● **RECORDED DATA**:
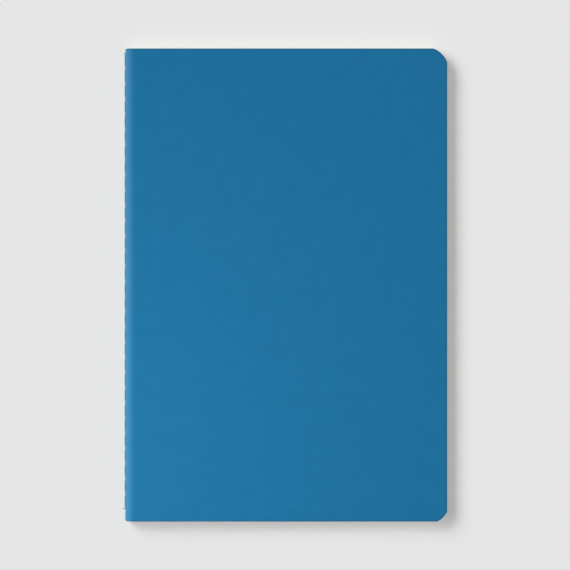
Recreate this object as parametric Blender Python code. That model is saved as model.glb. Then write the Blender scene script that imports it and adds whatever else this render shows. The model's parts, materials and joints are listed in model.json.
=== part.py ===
"""Thread-sewn notebook: one card cover and one section of folded sheets, sewn through the fold.

The notebook lies closed on its back cover. The spine is at -X, the fore-edge at +X, the head at +Y.
The fold is drawn from its nose (s, towards the fore-edge) and from the middle plane (h, upwards).
"""

import math

import bmesh
import bpy

MM = 0.001

# Trimmed size of the notebook
HEIGHT = 210.0 * MM
WIDTH = 143.0 * MM
HEAD_CORNER_RADIUS = 7.8 * MM
TAIL_CORNER_RADIUS = 6.0 * MM

# Paper and card
SHEET_COUNT = 12
PAPER = 0.10 * MM
PAPER_AIR = 0.10 * MM
CARD = 0.40 * MM

# Spine fold
NOSE_STRETCH = 1.57
OPEN_NOSE_CLEARANCE = 0.25 * MM
CARD_STRAIGHT_RUN = 0.40 * MM
FOLD_GAP = 0.30 * MM

# Cover creases, each outside the face of its cover
FRONT_CREASE_OFFSET = 0.10 * MM
BACK_CREASE_OFFSET = 0.45 * MM

# Sewing
THREAD = 0.34 * MM
STITCH_COUNT = 30
SEAM_FROM_HEAD = 2.0 * MM
SEAM_FROM_TAIL = 5.5 * MM
SEAM_GROOVE = 0.15 * MM
STRAND_GAP = 0.06 * MM
THREAD_GAP = 0.03 * MM
HOLE_CLEARANCE = 0.06 * MM
SEAM_FLAT_MARGIN = 0.15 * MM
SEAM_SHOULDER = 0.12 * MM
HEAD_TAIL_END = 1.2 * MM
TAIL_TAIL_END = 2.6 * MM

# Steps in the round stretches
BEND_STEPS = 4
CORNER_STEPS = 6
SEAM_EDGE_PARTS = 4

# The needle thread's loop round the bobbin thread: along s in thread diameters, along y in strand
# offsets from its hole, and along h in loop half heights, which are in thread diameters
LOOP_SHAPE = ((-1.85, 1.0, 0.0), (-0.90, 0.65, -0.85), (0.45, 0.35, -1.0), (1.42, 0.0, 0.0))
LOOP_HALF_HEIGHT = 1.20

# Sizes that follow from the ones above
HALF_LENGTH = HEIGHT / 2
PITCH = PAPER + PAPER_AIR
STACK = SHEET_COUNT * PITCH
HALF = STACK + CARD
THREAD_RADIUS = THREAD / 2
STRAND_OFFSET = THREAD_RADIUS + STRAND_GAP / 2
HOLE_HALF_LENGTH = STRAND_OFFSET + THREAD_RADIUS + HOLE_CLEARANCE
HOLE_HALF_HEIGHT = THREAD_RADIUS + HOLE_CLEARANCE
SEAM_FLAT = HOLE_HALF_HEIGHT + SEAM_FLAT_MARGIN
SEAM_TOP = SEAM_FLAT + SEAM_SHOULDER
TROUGH = LOOP_HALF_HEIGHT * THREAD + THREAD_RADIUS + 2 * THREAD_GAP

# The opening axis, and the circle round it that holds all that turns with the spine
AXIS_S = HALF - OPEN_NOSE_CLEARANCE
CARD_BEND_END = NOSE_STRETCH * HALF
SPINE_RADIUS = math.hypot(HALF, CARD_BEND_END + CARD_STRAIGHT_RUN - AXIS_S)
LEAF_RADIUS = SPINE_RADIUS + FOLD_GAP

# Colours, linear
CARD_BLUE = (0.016, 0.150, 0.350, 1.0)
PAPER_CREAM = (0.850, 0.820, 0.740, 1.0)
THREAD_TEAL = (0.070, 0.160, 0.220, 1.0)


def nose_height(flat):
    """Half height that a sheet takes at the fold, where the thread spreads the section."""
    return TROUGH + flat * (STACK - TROUGH) / STACK


def on_circle(radius, h):
    """Distance s from the nose to the circle round the opening axis, at height h."""
    return AXIS_S + math.sqrt(radius**2 - h**2)


def on_nose(nose, h):
    """Distance s of the rounded nose of half height nose, at height h."""
    return HALF - nose + NOSE_STRETCH * nose * (1 - math.sqrt(1 - (h / nose) ** 2))


def fold_face(flat, nose, groove=0.0):
    """Upper half of one face of a folded strip, from its free end round to the seam, as (s, h)."""
    stretch = NOSE_STRETCH * nose
    last = math.acos(SEAM_TOP / nose)
    points = [(on_circle(SPINE_RADIUS, flat), flat)]
    for step in range(BEND_STEPS + 1):
        turn = last * step / BEND_STEPS
        points.append((HALF - nose + stretch * (1 - math.sin(turn)), nose * math.cos(turn)))
    points.append((on_nose(nose, SEAM_FLAT) + groove, SEAM_FLAT))
    return points


CARD_FACES = (fold_face(STACK, STACK), fold_face(HALF, HALF, SEAM_GROOVE))
MIDDLE_NOSE = nose_height(PITCH / 2) - PAPER / 2

# The seam's places along the spine, from head to tail, and its depths from the nose
FIRST_HOLE = HALF_LENGTH - SEAM_FROM_HEAD
LAST_HOLE = -HALF_LENGTH + SEAM_FROM_TAIL
STITCH = (FIRST_HOLE - LAST_HOLE) / STITCH_COUNT
HOLES = [FIRST_HOLE - STITCH * number for number in range(STITCH_COUNT + 1)]
OUTER_RUN_S = CARD_FACES[1][-1][0] - THREAD_GAP - THREAD_RADIUS
BOBBIN_S = on_nose(MIDDLE_NOSE, SEAM_FLAT) + THREAD_GAP - LOOP_SHAPE[0][0] * THREAD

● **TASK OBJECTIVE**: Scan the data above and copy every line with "that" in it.

● **TASK ANSWER**:
Recreate this object as parametric Blender Python code. That model is saved as model.glb. Then write the Blender scene script that imports it and adds whatever else this render shows. The model's parts, materials and joints are listed in model.json.
# Sizes that follow from the ones above
# The opening axis, and the circle round it that holds all that turns with the spine
    """Half height that a sheet takes at the fold, where the thread spreads the section."""